Test of ECL delete-duplicates implementation:

;; (test-delete-duplicates)
;; real time : 0.003 secs
;; run time  : 0.003 secs
;; gc count  : 1 times
;; consed    : 95796160 bytes
;; real time : 0.007 secs
;; run time  : 0.006 secs
;; gc count  : 1 times
;; consed    : 95874304 bytes
;; real time : 0.014 secs
;; run time  : 0.014 secs
;; gc count  : 1 times
;; consed    : 95989920 bytes
;; real time : 0.028 secs
;; run time  : 0.027 secs
;; gc count  : 1 times
;; consed    : 96207136 bytes
;; real time : 0.058 secs
;; run time  : 0.058 secs
;; gc count  : 1 times
;; consed    : 96617536 bytes
;; real time : 0.120 secs
;; run time  : 0.120 secs
;; gc count  : 1 times
;; consed    : 97412352 bytes

Linear time increase too.

7
On

I would expect REMOVE-DUPLICATES to have a linear time implementation. (And indeed it does* on my local SBCL install.)
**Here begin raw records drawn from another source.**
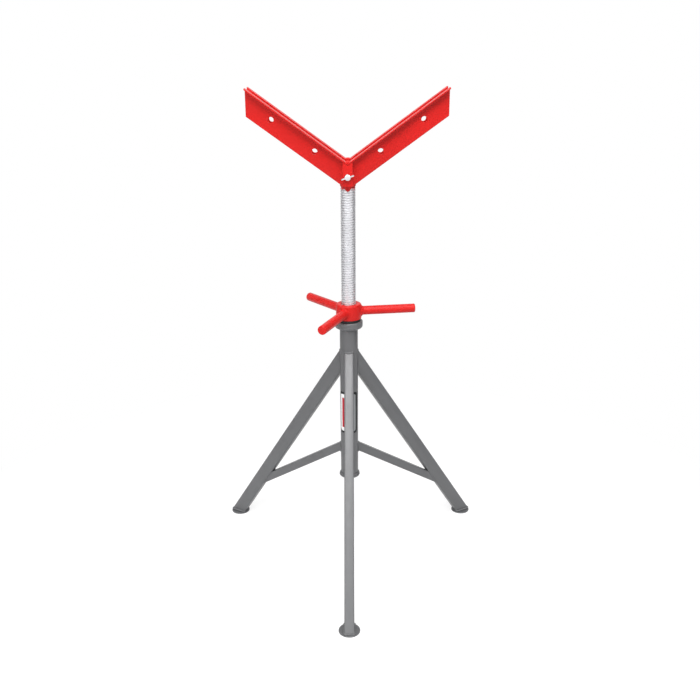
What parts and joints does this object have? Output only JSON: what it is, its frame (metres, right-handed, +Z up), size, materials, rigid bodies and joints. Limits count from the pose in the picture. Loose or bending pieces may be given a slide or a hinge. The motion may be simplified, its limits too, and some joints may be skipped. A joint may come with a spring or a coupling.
{
  "type": "pipe jack stand",
  "caption": "Welded tripod stand with a hand nut that raises a jack screw, which carries a drilled V head for holding pipe.",
  "frame": {"origin": "on the floor, in the middle of the stand's footprint box; the stand's own axis is 99.3 mm behind it, because the three feet are not symmetric front to back", "axes": "+Z up along the screw, +X to the right of the front leg's view, -Y along the front leg"},
  "size_m": [0.7418, 0.6496, 1.2811],
  "materials": {
    "grey_paint": "semi-gloss dark grey paint over welded steel tube",
    "red_paint": "gloss red paint, a little darker along edges and welds",
    "zinc_plate": "bright zinc plate, satin",
    "black_steel": "oiled black steel"
  },
  "bodies": {
    "base": {"center_tube": "grey_paint", "top_collar": "grey_paint", "bottom_ring": "grey_paint", "leg_front": "grey_paint", "brace_front": "grey_paint", "foot_front": "grey_paint", "leg_right": "grey_paint", "brace_right": "grey_paint", "foot_right": "grey_paint", "leg_left": "grey_paint", "brace_left": "grey_paint", "foot_left": "grey_paint", "thrust_washer": "black_steel"},
    "hand_nut": {"nut_hub": "red_paint", "handle_bar_right": "red_paint", "handle_bar_rear": "red_paint", "handle_bar_left": "red_paint"},
    "screw": {"jack_screw": "zinc_plate", "screw_stop_ring": "zinc_plate"},
    "v_head": {"head_sleeve": "red_paint", "arm_front_right": "red_paint", "arm_front_left": "red_paint", "arm_rear_left": "red_paint", "arm_rear_right": "red_paint", "head_block": "red_paint"},
    "thumb_screw": {"wing_screw": "zinc_plate"}
  },
  "joints": [
    {"name": "nut_turn", "type": "hinge", "parent": "base", "child": "hand_nut", "pos_m": [0, 0.09928, 0.7124], "axis": [0, 0, 1], "range_deg": [-6230, 16430]},
    {"name": "screw_lift", "type": "slide", "parent": "base", "child": "screw", "axis": [0, 0, 1], "range_m": [-0.29, 0.11]},
    {"name": "head_swivel", "type": "hinge", "parent": "screw", "child": "v_head", "pos_m": [0, 0.09928, 1.068], "axis": [0, 0, 1], "range_deg": [-180, 180]},
    {"name": "wing_screw_turn", "type": "hinge", "parent": "v_head", "child": "thumb_screw", "pos_m": [0, 0.09928, 1.0705], "axis": [0, -1, 0], "range_deg": [0, 1080]}
  ],
  "couplings": [
    {"joint": "screw_lift", "follows": "nut_turn", "m_per_rad": -0.0010106}
  ]
}
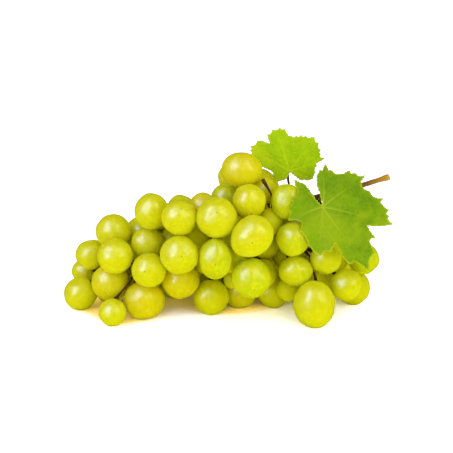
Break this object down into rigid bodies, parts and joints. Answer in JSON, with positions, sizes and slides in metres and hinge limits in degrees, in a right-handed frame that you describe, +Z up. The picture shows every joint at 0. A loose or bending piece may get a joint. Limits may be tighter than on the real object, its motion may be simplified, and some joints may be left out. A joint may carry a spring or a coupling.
{
  "type": "bunch of grapes",
  "caption": "Bunch of white table grapes lying on its side, with its cut stalk and vine leaves.",
  "frame": {"origin": "on the surface the bunch lies on, under the middle of its box", "axes": "+X along the bunch towards the cut end of the stalk, -Y the side with the large leaf, +Z up"},
  "size_m": [0.2002, 0.0892, 0.1082],
  "materials": {
    "grape_skin": "translucent yellow-green skin, satin gloss under a thin bloom",
    "leaf_deep_green": "matte vine leaf, paler veins",
    "leaf_yellow_green": "matte young vine leaf, yellow-green",
    "stem_bark": "thin brown bark, matte"
  },
  "bodies": {
    "root": {"berry_01": "grape_skin", "berry_02": "grape_skin", "berry_03": "grape_skin", "berry_04": "grape_skin", "berry_05": "grape_skin", "berry_06": "grape_skin", "berry_07": "grape_skin", "berry_08": "grape_skin", "berry_09": "grape_skin", "berry_10": "grape_skin", "berry_11": "grape_skin", "berry_12": "grape_skin", "berry_13": "grape_skin", "berry_14": "grape_skin", "berry_15": "grape_skin", "berry_16": "grape_skin", "berry_17": "grape_skin", "berry_18": "grape_skin", "berry_19": "grape_skin", "berry_20": "grape_skin", "berry_21": "grape_skin", "berry_22": "grape_skin", "berry_23": "grape_skin", "berry_24": "grape_skin", "berry_25": "grape_skin", "berry_26": "grape_skin", "berry_27": "grape_skin", "berry_28": "grape_skin", "berry_29": "grape_skin", "berry_30": "grape_skin", "berry_31": "grape_skin", "berry_32": "grape_skin", "berry_33": "grape_skin", "berry_34": "grape_skin", "berry_35": "grape_skin", "berry_36": "grape_skin", "berry_37": "grape_skin", "berry_38": "grape_skin", "berry_39": "grape_skin", "berry_40": "grape_skin", "berry_41": "grape_skin", "berry_42": "grape_skin", "berry_43": "grape_skin", "berry_44": "grape_skin", "berry_45": "grape_skin", "berry_46": "grape_skin", "berry_47": "grape_skin", "berry_48": "grape_skin", "berry_49": "grape_skin", "berry_50": "grape_skin", "berry_51": "grape_skin", "berry_52": "grape_skin", "berry_53": "grape_skin", "berry_54": "grape_skin", "berry_55": "grape_skin", "berry_56": "grape_skin", "berry_57": "grape_skin", "leaf_large": "leaf_deep_green", "leaf_small": "leaf_yellow_green", "stems": "stem_bark"}
  },
  "joints": []
}
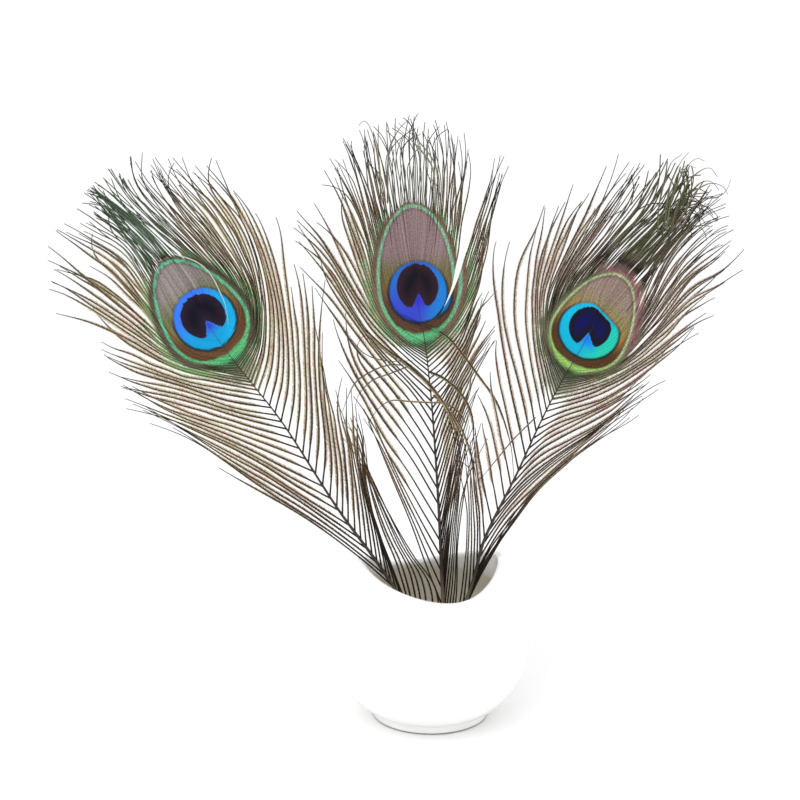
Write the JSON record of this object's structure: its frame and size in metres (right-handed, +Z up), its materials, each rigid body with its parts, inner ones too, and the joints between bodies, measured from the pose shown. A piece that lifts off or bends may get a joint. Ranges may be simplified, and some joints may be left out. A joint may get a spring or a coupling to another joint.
{
  "type": "peacock feathers in a vase",
  "caption": "Peacock eye feathers fanned out in a round white glazed vase with a wavy mouth, standing on its flat foot.",
  "frame": {"origin": "centre of the vase's flat foot, on the surface it stands on", "axes": "+Z up; the feathers' faces look towards -Y; +X to the right seen from the front, along the fan's longest extent"},
  "size_m": [0.3181, 0.092, 0.2811],
  "materials": {
    "vase_glaze": "gloss",
    "quill": "satin",
    "barbs": "satin"
  },
  "bodies": {
    "root": {"vase": "vase_glaze", "left_feather_shaft": "quill", "left_feather_left_vane": "barbs", "left_feather_right_vane": "barbs", "middle_feather_shaft": "quill", "middle_feather_left_vane": "barbs", "middle_feather_right_vane": "barbs", "right_feather_shaft": "quill", "right_feather_left_vane": "barbs", "right_feather_right_vane": "barbs"}
  },
  "joints": []
}
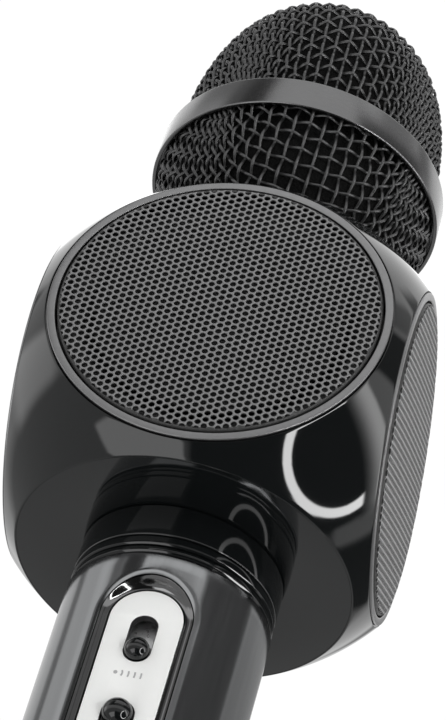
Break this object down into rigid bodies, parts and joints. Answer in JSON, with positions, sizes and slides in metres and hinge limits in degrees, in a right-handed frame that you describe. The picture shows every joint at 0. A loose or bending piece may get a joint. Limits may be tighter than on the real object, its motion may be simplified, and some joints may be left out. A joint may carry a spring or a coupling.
{
  "type": "karaoke microphone",
  "caption": "Cordless karaoke microphone with a wire-mesh head, a rounded cube speaker body with round grilles and a handle with slider controls.",
  "frame": {"origin": "centre of the flat end of the handle, on which the microphone stands upright", "axes": "+Z along the microphone's axis towards the head, -Y out of the face that carries the control strip, +X to the right seen from that side"},
  "size_m": [0.0766, 0.0766, 0.2764],
  "materials": {
    "gloss_black": "polished",
    "bezel_metal": "satin anodised",
    "grille_metal": "satin",
    "head_wire": "satin",
    "band_metal": "satin anodised",
    "handle_metal": "polished anodised",
    "panel_white": "semi-gloss",
    "foam": "open-cell foam",
    "cone_paper": "matt",
    "matte_black": "fine matt texture",
    "steel": "zinc plated",
    "rubber": "matt",
    "circuit_board": "solder resist",
    "cell_wrap": "shrink wrap",
    "lamp_window": "frosted"
  },
  "bodies": {
    "microphone": {"capsule": "steel", "capsule_cradle": "rubber", "capsule_lead": "rubber", "speaker_housing": "gloss_black", "top_plate": "gloss_black", "bottom_plate": "gloss_black", "bezel_front": "bezel_metal", "bezel_right": "bezel_metal", "bezel_back": "bezel_metal", "bezel_left": "bezel_metal", "grille_front": "grille_metal", "grille_right": "grille_metal", "grille_back": "grille_metal", "grille_left": "grille_metal", "driver_frame_front": "matte_black", "driver_frame_back": "matte_black", "driver_magnet_front": "steel", "driver_magnet_back": "steel", "radiator_frame_left": "matte_black", "radiator_frame_right": "matte_black", "neck_sleeve": "gloss_black", "neck_nut": "steel", "neck_ring": "gloss_black", "collar_ring": "gloss_black", "handle_tube": "handle_metal", "panel_bezel": "handle_metal", "control_panel": "panel_white", "echo_pot": "steel", "volume_pot": "steel", "music_pot": "steel", "power_switch": "matte_black", "previous_switch": "matte_black", "play_switch": "matte_black", "next_switch": "matte_black", "status_window": "lamp_window", "main_board": "circuit_board", "battery_cell": "cell_wrap", "battery_holder": "matte_black", "end_cap": "matte_black", "charge_port": "steel", "audio_jack": "matte_black", "cap_screw_left": "steel", "cap_screw_right": "steel"},
    "head": {"head_mesh_upper": "head_wire", "head_mesh_lower": "head_wire", "head_band": "band_metal", "head_collar": "matte_black", "foam_liner": "foam"},
    "front_cone": {"driver_cone_front": "cone_paper"},
    "back_cone": {"driver_cone_back": "cone_paper"},
    "left_radiator": {"bass_radiator_left": "rubber"},
    "right_radiator": {"bass_radiator_right": "rubber"},
    "echo": {"echo_knob": "gloss_black"},
    "volume": {"volume_knob": "gloss_black"},
    "music": {"music_knob": "gloss_black"},
    "power": {"power_button": "gloss_black"},
    "previous": {"previous_button": "gloss_black"},
    "play": {"play_button": "gloss_black"},
    "next": {"next_button": "gloss_black"}
  },
  "joints": [
    {"name": "head_lift", "type": "slide", "parent": "microphone", "child": "head", "axis": [0, 0, 1], "range_m": [0, 0.06]},
    {"name": "front_cone_travel", "type": "slide", "parent": "microphone", "child": "front_cone", "axis": [0, -1, 0], "range_m": [-0.0012, 0.0012], "stiffness_N_per_m": 800},
    {"name": "back_cone_travel", "type": "slide", "parent": "microphone", "child": "back_cone", "axis": [0, 1, 0], "range_m": [-0.0012, 0.0012], "stiffness_N_per_m": 800},
    {"name": "left_radiator_travel", "type": "slide", "parent": "microphone", "child": "left_radiator", "axis": [-1, 0, 0], "range_m": [-0.0012, 0.0012], "stiffness_N_per_m": 600},
    {"name": "right_radiator_travel", "type": "slide", "parent": "microphone", "child": "right_radiator", "axis": [1, 0, 0], "range_m": [-0.0012, 0.0012], "stiffness_N_per_m": 600},
    {"name": "echo_slide", "type": "slide", "parent": "microphone", "child": "echo", "axis": [0, 0, 1], "range_m": [0, 0.0055]},
    {"name": "volume_slide", "type": "slide", "parent": "microphone", "child": "volume", "axis": [0, 0, 1], "range_m": [-0.0062, 0]},
    {"name": "music_slide", "type": "slide", "parent": "microphone", "child": "music", "axis": [0, 0, 1], "range_m": [-0.0028, 0.0028]},
    {"name": "power_press", "type": "slide", "parent": "microphone", "child": "power", "axis": [0, 1, 0], "range_m": [0, 0.0005], "stiffness_N_per_m": 2500},
    {"name": "previous_press", "type": "slide", "parent": "microphone", "child": "previous", "axis": [0, 1, 0], "range_m": [0, 0.0005], "stiffness_N_per_m": 2500},
    {"name": "play_press", "type": "slide", "parent": "microphone", "child": "play", "axis": [0, 1, 0], "range_m": [0, 0.0005], "stiffness_N_per_m": 2500},
    {"name": "next_press", "type": "slide", "parent": "microphone", "child": "next", "axis": [0, 1, 0], "range_m": [0, 0.0005], "stiffness_N_per_m": 2500}
  ]
}
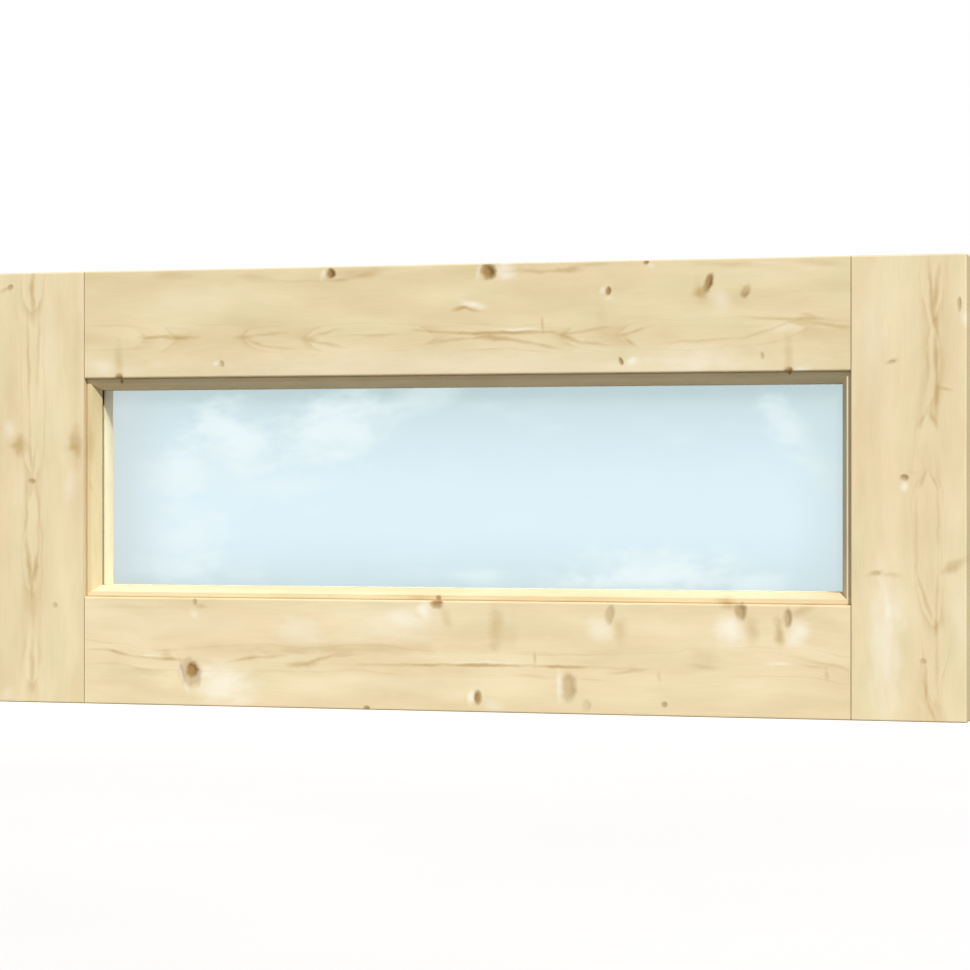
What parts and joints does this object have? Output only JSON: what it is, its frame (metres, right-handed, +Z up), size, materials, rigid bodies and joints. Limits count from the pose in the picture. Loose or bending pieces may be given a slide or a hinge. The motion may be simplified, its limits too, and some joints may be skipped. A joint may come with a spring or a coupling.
{
  "type": "fixed window",
  "caption": "Fixed softwood window: wide board frame, tenoned corners, one pane behind sloped mitred glazing beads.",
  "frame": {"origin": "under the middle of the bottom edge, in the middle of the frame's depth", "axes": "+X to the right as seen from the front, -Y out of the front with the beads, +Z up"},
  "size_m": [0.913, 0.047, 0.4],
  "materials": {
    "spruce": "planed and clear sealed, satin",
    "bead_spruce": "planed and clear sealed, satin",
    "glass": "clear float glass",
    "glazing_tape": "matte",
    "glazing_block": "matte"
  },
  "bodies": {
    "root": {"stile_left": "spruce", "stile_right": "spruce", "rail_top": "spruce", "rail_bottom": "spruce", "bead_top": "bead_spruce", "bead_bottom": "bead_spruce", "bead_left": "bead_spruce", "bead_right": "bead_spruce", "glass_pane": "glass", "tape_front_top": "glazing_tape", "tape_front_bottom": "glazing_tape", "tape_front_left": "glazing_tape", "tape_front_right": "glazing_tape", "tape_back_top": "glazing_tape", "tape_back_bottom": "glazing_tape", "tape_back_left": "glazing_tape", "tape_back_right": "glazing_tape", "block_bottom_left": "glazing_block", "block_bottom_right": "glazing_block", "block_top_left": "glazing_block", "block_top_right": "glazing_block", "block_side_left": "glazing_block", "block_side_right": "glazing_block"}
  },
  "joints": []
}
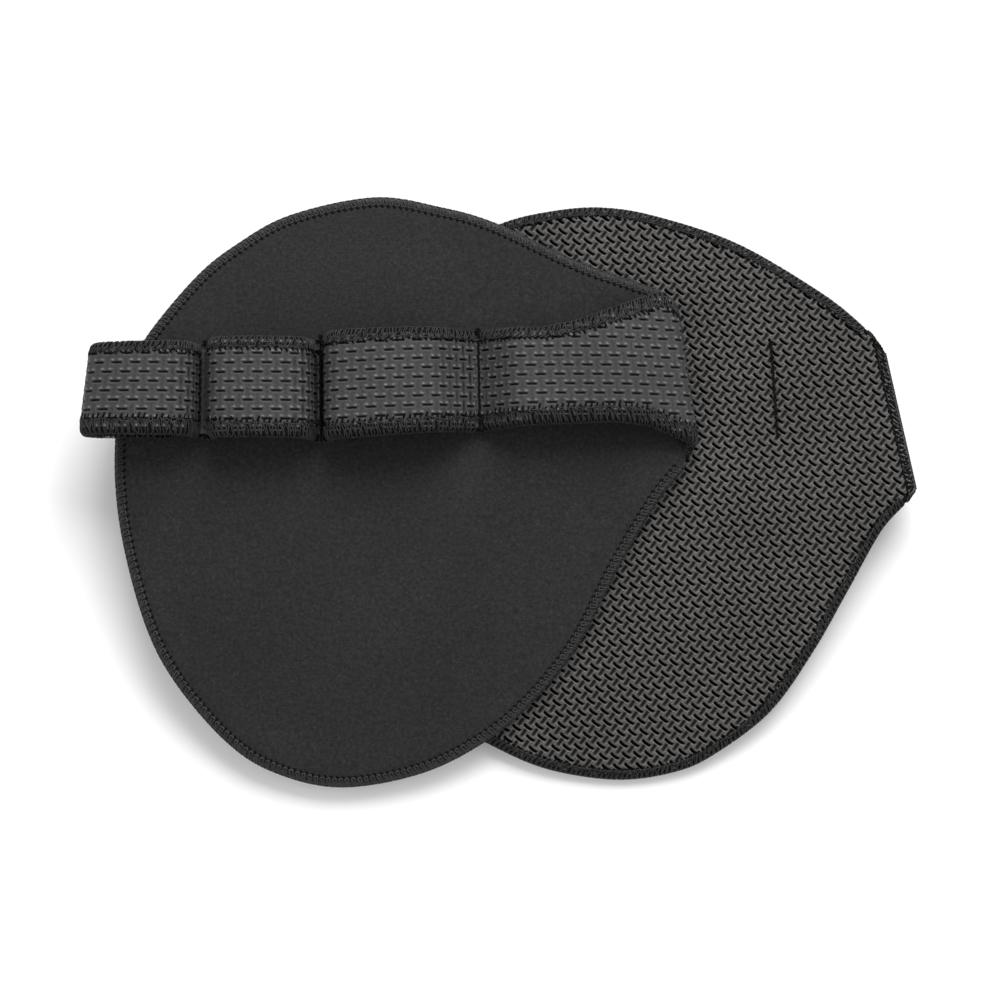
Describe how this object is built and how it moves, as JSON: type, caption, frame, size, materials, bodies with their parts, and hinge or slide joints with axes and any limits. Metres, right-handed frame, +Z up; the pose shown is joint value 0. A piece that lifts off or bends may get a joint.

Note that REMOVE-DUPLICATES and DELETE-DUPLICATES are specified to have the same return value, and that the side effects of DELETE-DUPLICATES are not guaranteed.

* The linear time code path is only taken when the :test is #'eq,#'eql, #'equal, or #'equalp (it relies on a hash table) and there is no :key or :test-not argument supplied.